🤖 AI Summary
This paper addresses the challenging data association problem in identity-unlabeled multi-object tracking (MOT). We propose the first end-to-end differentiable self-supervised learning framework for MOT. Methodologically, we introduce a neural Kalman filter to model motion dynamics via Markovian assumptions, integrate Sinkhorn normalization for soft assignment, and jointly optimize filtering and association through a differentiable expectation-maximization (EM) algorithm—requiring neither ID labels nor prior trajectory knowledge. Our key contributions are: (i) the first joint training paradigm combining neural Kalman filtering with self-supervised EM; and (ii) fully unsupervised, end-to-end learnable data association. Evaluated on MOT17 and MOT20, our approach achieves state-of-the-art performance among self-supervised MOT methods.
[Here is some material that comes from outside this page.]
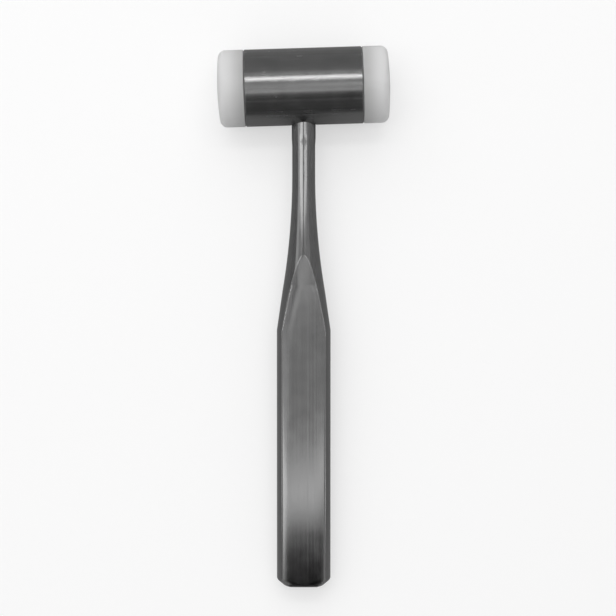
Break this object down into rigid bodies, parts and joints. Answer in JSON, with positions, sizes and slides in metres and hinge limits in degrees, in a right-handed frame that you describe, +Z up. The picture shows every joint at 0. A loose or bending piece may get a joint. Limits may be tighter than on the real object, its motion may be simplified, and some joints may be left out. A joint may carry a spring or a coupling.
{
  "type": "surgical mallet",
  "caption": "Bone mallet with a cylindrical steel head, a domed screw-in nylon face at each end, and a slim round neck that flares into a grip with milled flats.",
  "frame": {"origin": "on the table, under the middle of the mallet as it lies at rest on its head and the lower edge of its butt", "axes": "+X along the head towards the right face, +Y from the butt towards the head, +Z up; the handle slopes down towards the butt by 2.5 degrees, and leans 1.75 degrees towards -X at the butt"},
  "size_m": [0.0584, 0.183, 0.026],
  "materials": {
    "steel": "satin",
    "nylon": "satin"
  },
  "bodies": {
    "mallet": {"head_body": "steel", "handle": "steel"},
    "left_face": {"left_face": "nylon"},
    "right_face": {"right_face": "nylon"}
  },
  "joints": [
    {"name": "left_face_off", "type": "slide", "parent": "mallet", "child": "left_face", "axis": [-1, 0, 0], "range_m": [0, 0.014]},
    {"name": "right_face_off", "type": "slide", "parent": "mallet", "child": "right_face", "axis": [1, 0, 0], "range_m": [0, 0.014]}
  ]
}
Remarkably, using only publicly available object detectors, it surpasses existing unsupervised approaches and demonstrates strong cross-dataset generalization capability.
📝 Abstract
This paper introduces a novel framework to learn data association for multi-object tracking in a self-supervised manner. Fully-supervised learning methods are known to achieve excellent tracking performances, but acquiring identity-level annotations is tedious and time-consuming. Motivated by the fact that in real-world scenarios object motion can be usually represented by a Markov process, we present a novel expectation maximization (EM) algorithm that trains a neural network to associate detections for tracking, without requiring prior knowledge of their temporal correspondences. At the core of our method lies a neural Kalman filter, with an observation model conditioned on associations of detections parameterized by a neural network. Given a batch of frames as input, data associations between detections from adjacent frames are predicted by a neural network followed by a Sinkhorn normalization that determines the assignment probabilities of detections to states. Kalman smoothing is then used to obtain the marginal probability of observations given the inferred states, producing a training objective to maximize this marginal probability using gradient descent. The proposed framework is fully differentiable, allowing the underlying neural model to be trained end-to-end. We evaluate our approach on the challenging MOT17 and MOT20 datasets and achieve state-of-the-art results in comparison to self-supervised trackers using public detections. We furthermore demonstrate the capability of the learned model to generalize across datasets.